It’s exam season, which often translates to: hell on earth. My sister had her first ‘academic’ A-level today (she had her photography exams a couple of weeks ago) and so this is a blog post inspired by her but that I would like to share with everyone facing the pressure of exams over the coming weeks.

I took my A-levels five years ago. I took English Language, History, Politics and Photography and I did OK. I was supposed to get a lot of As, (AAAB I think?) but things did not go to plan and instead I got A*, B, C,C. (A* Photography, B English, C Politics, C History). Despite the fact that I had worked SO hard revising and thought I loved what I was doing, when it came to the exams I choked.

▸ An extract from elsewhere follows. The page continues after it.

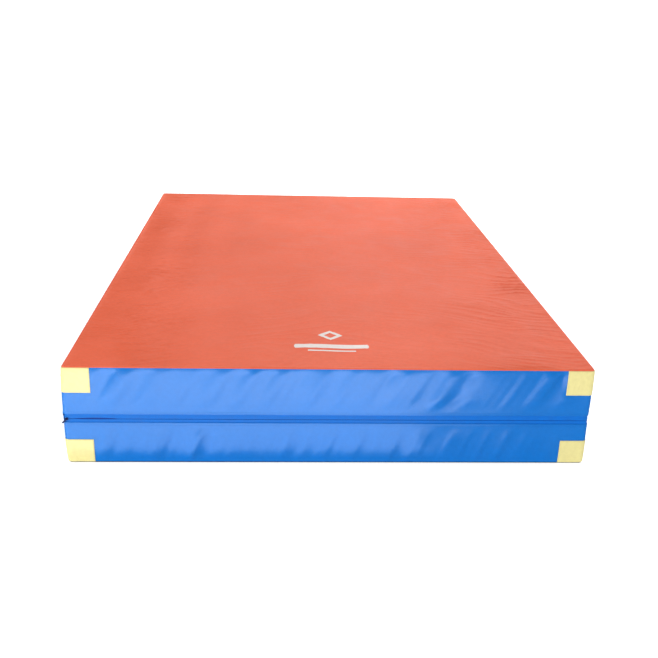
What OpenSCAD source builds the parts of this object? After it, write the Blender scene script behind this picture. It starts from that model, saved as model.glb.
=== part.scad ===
// Folding gym mat: two foam blocks that fold on each other like a book.
// +X runs to the right, +Y runs to the back and +Z runs up.
// The origin is at the middle of the base. The fold line runs along the left side,
// half-way up, and a zip closes the front, right and back sides a little below it.
// Each part of a half is drawn as it lies in the lower half, and in_upper() mirrors it.

/* [Mat] */
// Width of the closed mat, along X
mat_w = 2000; // [1200:10:2600]
// Depth of the closed mat, along Y
mat_d = 3000; // [1800:10:4200]
// Height of one half, so the closed mat is twice as high
half_h = 200; // [150:5:320]
// Gap between the two inner panels of the closed mat
fold_gap = 2; // [1:0.5:6]

/* [Cover] */
// Thickness of the coated cover sheet
sheet_t = 1; // [0.6:0.1:1.5]
// Clearance between the side walls and the foam core
foam_play = 6; // [5:0.5:15]

/* [Corner patches] */
// Height of a corner patch, and its width on each of the two walls
patch_size = 105; // [60:5:120]
// Thickness of a corner patch, which is sewn on the outside of the walls
patch_t = 0.8; // [0.5:0.1:1.5]

/* [Fold hinge] */
// How far the fold line stands off the left wall
hinge_reach = 10; // [8:0.5:16]
// Height of the band that each hinge strip is sewn down along
hinge_seam = 30; // [15:1:45]
// Height from the top of that band to the fold line
hinge_rise = 15; // [12:1:25]
// Clearance that each strip's free edge keeps from the fold line
hinge_slit = 1.6; // [1.2:0.1:2.5]
// Distance from the ends of the strips to the front and back of the mat
hinge_end = 20; // [5:1:60]

/* [Zip] */
// How far the zip's line lies below the fold, as the upper cover hangs over the lower
zip_drop = 14; // [8:0.5:18]
// Width of the upper zip tape that shows between the upper hem and the zip's slot
upper_show = 19; // [12:0.5:23]
// Width of the lower zip tape that shows between the zip's slot and the lower hem
lower_show = 14; // [12:0.5:23]
// Width of each zip tape that is sewn behind the wall
tape_margin = 10; // [6:0.5:15]
// Thickness of the zip tape
tape_t = 0.8; // [0.5:0.1:1.2]
// Radius of the coil along the inside edge of each tape
coil_r = 1.4; // [1:0.1:1.6]
// Slot between the two coils, where the slider's post runs
coil_slot = 1.6; // [1.4:0.1:2.4]
// Clearance between the coil and what lies behind it
coil_play = 0.8; // [0.4:0.1:2]
// Length of the stop at each end of a coil
stop_l = 3; // [2:0.5:5]
// Distance from the left side of the mat to the stops
stop_inset = 2; // [1.5:0.5:4]

/* [Zip slider] */
// Length of the slider's plate, along the zip
slider_l = 12; // [9:0.5:16]
// Width of the slider's plate
slider_w = 10; // [8:0.5:13]
// Thickness of the slider's plate
slider_t = 2; // [1.5:0.1:3]
// Clearance between the slider's plate and the tapes
slider_play = 0.4; // [0.3:0.1:0.8]
// Distance from the left side of the mat to the middle of the parked slider
slider_park = 7; // [7:0.5:20]
// Clearance on each side of the slider's post in the slot
post_play = 0.2; // [0.1:0.05:0.4]
// Length of the slider's post
post_l = 4; // [3:0.5:6]

/* [Pull tab and ring] */
// Length of the pull tab, from the slider's bar to the ring's eye
pull_l = 22; // [13:0.5:30]
// Width of the pull tab
pull_w = 6; // [5:0.5:8]
// Thickness of the pull tab
pull_t = 1.4; // [1:0.1:2]
// Angle that the pull tab hangs below the zip's line
pull_droop = 45; // [20:1:80]
// Height of the slider's bar above the slider's plate
bar_lift = 2.2; // [2:0.1:3]
// Radius of the slider's bar
bar_r = 0.75; // [0.6:0.05:0.9]
// Radial clearance between the bar and the pull tab
bar_play = 0.1; // [0.05:0.05:0.2]
// Mean radius of the ring
ring_r = 4.2; // [3.6:0.1:6]
// Radius of the ring's wire
ring_wire_r = 0.7; // [0.5:0.05:0.8]
// Radial clearance between the ring's wire and its eye
eye_play = 0.6; // [0.5:0.05:0.7]
// Length of the ring's eye
eye_l = 3; // [2:0.5:3]

/* [Handles] */
// Distance from the middle of the mat to the middle of each of its two handles
handle_y = 750; // [300:10:850]
// Width of the webbing
web_w = 40; // [30:1:60]
// Thickness of the webbing
web_t = 2.5; // [1.5:0.1:4]
// Length of the sewn-down end at each side of the handle
web_end = 50; // [30:5:80]
// Length of the raised grip of a handle
grip_l = 90; // [80:5:130]
// Length along the wall in which the webbing rises to the grip
grip_slope = 35; // [25:5:60]
// Clear depth behind the grip
grip_gap = 25; // [20:1:40]

/* [Hidden] */
$fn = 48;

// Colours
red = [0.93, 0.42, 0.32];
blue = [0.22, 0.53, 0.88];
yellow = [0.96, 0.92, 0.62];
tape_blue = [0.05, 0.42, 0.82];
navy = [0.05, 0.09, 0.22];
grey = [0.25, 0.26, 0.28];
foam_cream = [0.93, 0.90, 0.78];
nickel = [0.78, 0.79, 0.80];
web_blue = [0.10, 0.28, 0.62];

// The mat's side faces and the height of each layer of the lower half
side_x = mat_w / 2;
side_y = mat_d / 2;
inner_face = half_h - fold_gap / 2;
foam_top = inner_face - sheet_t;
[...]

And although they weren’t ‘fails’, the results that I got meant that I did not get into university to study what I wanted to study which was, weirdly, politics. When I got the results I was in America on a family holiday and I felt two things:

1) Crushed. I had thought I would do so much better, my friends had all done well and this meant that everything that I had planned to do could now not happen. I was so disappointed with myself and felt that I had let everyone down.

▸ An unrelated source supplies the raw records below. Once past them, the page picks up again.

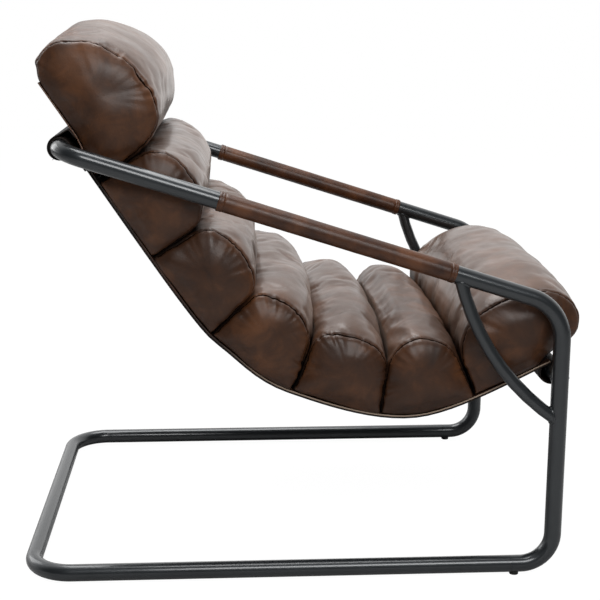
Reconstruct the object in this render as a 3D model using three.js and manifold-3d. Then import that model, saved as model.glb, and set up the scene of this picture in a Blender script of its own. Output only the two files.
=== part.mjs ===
// Leather sling lounge chair: a bent round-tube frame that carries a hanging leather sling,
// with channel-tufted leather rolls on the sling and leather sleeves on the arms.
// Millimetres, +Z up. The sitter faces -Y, and the sitter's right side is -X.
import * as THREE from "three";
import { mergeVertices } from "three/addons/utils/BufferGeometryUtils.js";
import Module from "manifold-3d";

const wasm = await Module();
wasm.setup();

// Frame tube
const tubeDiameter = 25.4;
const tubeWall = 2;
const sideSpacing = 626; // between the axes of the two side tubes
const legForward = 786; // from the rear floor bar's axis to the leg's axis
const topBarForward = 65; // from the rear floor bar's axis to the top bar's axis
const topBarRise = 627.4; // above the floor rails' axis
const armFrontRise = 398.6; // where the arm's axis meets the leg's axis
const frontBarRise = 291;
const floorCornerRadius = 64;
const legFootRadius = 48;
const armFrontRadius = 68;
const armRearRadius = 38;

// Knock-down joints, each with a spigot inside the two tube ends
const jointStraight = 16; // straight tube between a bend and its joint
const spigotLength = 70;
const screwSetback = 7; // from the joint to its screw
const screwShankDiameter = 5;
const screwHeadDiameter = 8;
const screwHeadHeight = 1.6;
const screwDepth = 9; // how far a screw reaches into its spigot
const holeClearance = 0.3;

// Curved braces between arm and leg
const braceDiameter = 19;
const braceWall = 2;
const braceArmSetback = 153.5; // from the leg's axis to the brace on the arm
const braceLegDrop = 173; // from the arm corner down to the brace on the leg
const braceCurveRadius = 369;

// Floor glides
const glideDiameter = 14;
const glideHeight = 3.5;
const glideRecess = 2.4;
const glideStemDiameter = 6;
const glideStemLength = 5;
const rearGlideInset = 100; // from the side tube's axis

// Arm sleeves
const sleeveThickness = 1;
const sleeveRearForward = 287;
const sleeveToBrace = 6.5;

// Sling: one leather sheet that laps round the top bar and the front bar
const slingThickness = 2.5;
const slingInset = 36; // from a side tube's axis to the sling's edge
const slingSag = 192; // the sling's depth below a straight line between the bars
const sagShares = [[0.315, 0.705], [0.424, 0.9], [0.565, 1], [0.803, 0.772]];
const hemLap = 26;
const topWrapAngle = 245;
const frontWrapAngle = 145;
const frontLoopReach = 20.5; // how far behind the front bar's axis the slack loop hangs
const frontLoopDrop = 18.3; // how far below the axis it hangs

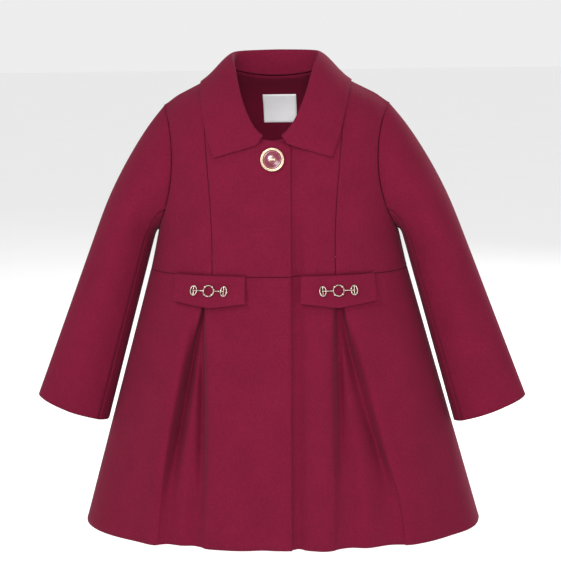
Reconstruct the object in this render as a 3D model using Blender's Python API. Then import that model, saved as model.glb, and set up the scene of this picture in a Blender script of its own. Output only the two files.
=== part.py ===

2) Relief. This came a little bit later and I didn’t recognise it at first, too busy being mortified I suspect. But come it did, and after a while I embraced it. When I was told that I now couldn’t go to university the following year, I realised that I actually didn’t even want to go, and definitely not to go and study politics in Leeds. All of a sudden I was off the hook, the pressure wasn’t there, I was technically free to do what I wanted.

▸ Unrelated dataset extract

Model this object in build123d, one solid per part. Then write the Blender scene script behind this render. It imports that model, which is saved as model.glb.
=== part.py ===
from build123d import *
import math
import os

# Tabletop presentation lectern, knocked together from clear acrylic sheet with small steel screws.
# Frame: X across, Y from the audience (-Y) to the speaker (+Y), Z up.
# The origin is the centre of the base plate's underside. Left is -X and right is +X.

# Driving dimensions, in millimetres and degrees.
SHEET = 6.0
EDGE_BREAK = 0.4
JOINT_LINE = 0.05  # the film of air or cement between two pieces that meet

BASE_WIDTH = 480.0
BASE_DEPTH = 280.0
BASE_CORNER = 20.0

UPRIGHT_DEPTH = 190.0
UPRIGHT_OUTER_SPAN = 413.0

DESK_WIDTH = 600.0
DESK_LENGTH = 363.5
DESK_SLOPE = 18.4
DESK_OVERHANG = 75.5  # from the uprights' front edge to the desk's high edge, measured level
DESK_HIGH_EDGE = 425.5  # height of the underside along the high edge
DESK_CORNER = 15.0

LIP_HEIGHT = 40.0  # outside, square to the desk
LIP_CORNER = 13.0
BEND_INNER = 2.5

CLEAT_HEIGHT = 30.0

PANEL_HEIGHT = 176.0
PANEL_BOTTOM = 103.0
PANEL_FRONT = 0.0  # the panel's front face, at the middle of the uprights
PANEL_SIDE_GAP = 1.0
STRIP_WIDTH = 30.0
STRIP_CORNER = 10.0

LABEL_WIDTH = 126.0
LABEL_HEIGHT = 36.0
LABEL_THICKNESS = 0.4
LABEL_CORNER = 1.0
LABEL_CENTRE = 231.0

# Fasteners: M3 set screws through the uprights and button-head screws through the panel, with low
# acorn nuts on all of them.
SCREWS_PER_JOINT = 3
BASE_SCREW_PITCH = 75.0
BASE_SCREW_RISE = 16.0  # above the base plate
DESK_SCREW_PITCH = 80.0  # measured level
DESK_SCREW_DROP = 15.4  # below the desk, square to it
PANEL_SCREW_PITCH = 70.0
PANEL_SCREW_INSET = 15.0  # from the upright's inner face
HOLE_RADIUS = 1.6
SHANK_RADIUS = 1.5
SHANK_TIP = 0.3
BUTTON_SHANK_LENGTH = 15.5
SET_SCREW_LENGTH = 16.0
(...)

We debated with the idea of re-sitting my exams and I looked at colleges in London that would allow me to do that. After getting home though, and really thinking about it, I decided that I really didn’t want to do that. I didn’t know what I wanted to do instead, but I knew I didn’t want to go through all of that again.

So I didn’t and instead I threw myself into work, I got a job at a charity in London and, after I had saved enough I went travelling for a bit with my friend Tom. When I got back I bounced around a bit before moving to Dublin to go and live with Alex (who had dropped out of uni after just a year to join a boyband), where I did every single shitty job that you can think of: waiting tables, delivering Thai takeaway food, pulling pints, working at the races. In truth, I didn’t love all of that, not least of all because I couldn’t keep a job for more than about two shifts. Eventually Alex and I decided to make the decision to move back to the UK where once again, we pulled pints. But then, after a bit, we both settled into ‘career’ jobs. Him, with the charity that I had worked at the year before and me on a marketing internship. After time I started my own social media business (2014 was a GOOD time to be doing that freelance) and Alex got a job in PR. Since then he has stayed with the same company, despite having no official qualifications he has moved up the ranks and I went on to start the blog and then a few months later, write the book and now here we are.

When I got the news that I hadn’t done as well in my exams as I had hoped I would it was an incredibly difficult thing to get my head around. I hadn’t really thought about what would happen if I just didn’t get the grades. I had had it drummed into me throughout my whole life that, after school, you do well in your exams and you go to university, that was the path that I thought I had to take. And when I was told that I literally couldn’t go on that path, it was scary. What was I going to do? I didn’t know, but I trusted the world, and it sorted me out.

Now I am not saying that you are going to fail your exams, of course you’re not, I suspect you will all do much better than I did (my sister definitely will), but I just wanted to tell you my story so that you realise that life will carry on after these exams, no matter what happens. If you pass, if you surpass your expectations, then that is great and I am so happy and proud of you. But if God forbid, you fail? The world won’t stop spinning, of that I assure you.

By this point you have done everything that you can. You might be sitting there, as I am sure I did thinking ‘Jesus Christ why did I not study more? Why did I miss so many classes or sleep for so much of my holiday?’ You might be regretting all sorts and pulling your hair out that you haven’t done enough, but I’m going to tell you now, that that is totally pointless. By the day before, or the morning of the exam that you are due to take, you realistically know as much as you are going to know. You can’t stop time or really do much about the situation, other than just to do the best that you can. I know that school have put a LOT of pressure on you, you might have a lot from your parents too, but you need to know that all anyone can ask of you at this point is that you do your best.

I thought, before I took my exams, that if I failed, that would be it for me. My parents would hate me, all my friends would ditch me and call me stupid and that no one would give me a job. I was SO wrong about that. Yes my parents were disappointed, but FOR me, not OF me. My friends? They were gutted on my behalf but didn’t patronise or leave me, instead I think most of them just gave me tequila. And the job thing? Granted, I haven’t tried to be a nurse or a lawyer but no one, and I mean no one, has ever asked me how I did at Alevel. And GCSE? I can’t even remember.

At this point, you can only do your best. No one wants any more from you than that. I am sure that they will go so so well and that you will be fabulous, but you need to know that whatever happens, you’re going to be alright. Enjoy this time if you can, I know that sounds mad, but THIS is what you have worked for your whole life. This is your chance to show off, to throw caution to the wind and to show the world what you are made of. You’ll be absolutely fabulous, breathe deeply, sleep, treat yourself and do your best.